社名・社格 | 鹽竈神社 | 駒形神社の別宮 |
---|---|---|
祭神 | 鹽竈神 | シオツチオジ(塩土老翁) |
タケミカヅチ(武甕槌神) | ||
フツヌシ(経津主神) | ||
相殿 | 春日神 | アメノコヤネ(天児屋尊) |
ヒメ神(比売神) | ||
藤原鎌足(614-669) |
シオツチオジ(塩土老翁)はあまり聞き慣れない名前ですが、潮流や航海、漁業や製塩法の神様と言われています。武道の神であるタケミカヅチやフツヌシと共に、鹽竈大神として崇められています。
シオツチオジ以外は藤原氏の氏神で固められています。
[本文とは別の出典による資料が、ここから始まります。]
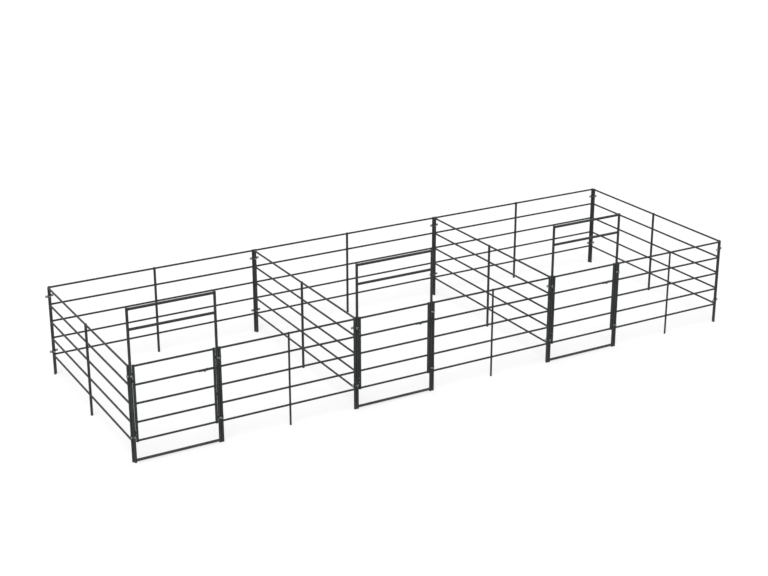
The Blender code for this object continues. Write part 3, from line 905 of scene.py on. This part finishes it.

おそらく、奥州藤原氏が関係していると思われますが、そのあたりは宮城県の鹽竈神社を参拝した際に掘り下げてみたいと思います。
水沢招魂社
水沢招魂社は鹽竈神社に向かって右手にあります。明治四十二年(1909)創建で、水沢地区における国事殉難者の英霊を祀っています。


水沢公園
駒形神社の鳥居
駒形神社の鳥居は水沢公園側にもあります。一宮神社としては小振りな神社ですが、公園の緑と調和していて優雅な佇まいを見せてくれます。


桜の名所
すごく綺麗な公園です。500本以上の桜のほか、チューリップやツツジも咲き誇っています。
後藤新平像
園内には、日本ボーイスカウトの創始者である後藤新平(Gotō-Shinpei, 1857-1929)の立像があります。彼は医師でもあり政治家でもありました。
斎藤實像
二・二六事件の凶弾に倒れた政治家、斎藤実(Saitō-Makoto, 1858-1936)の像もあります。後藤新平、高野長英と並び、水沢三偉人の一人に数えられています。



御朱印
左上のスタンプは、かつて水沢公園の隣接地に競馬場があったことに因んだものだと思われます。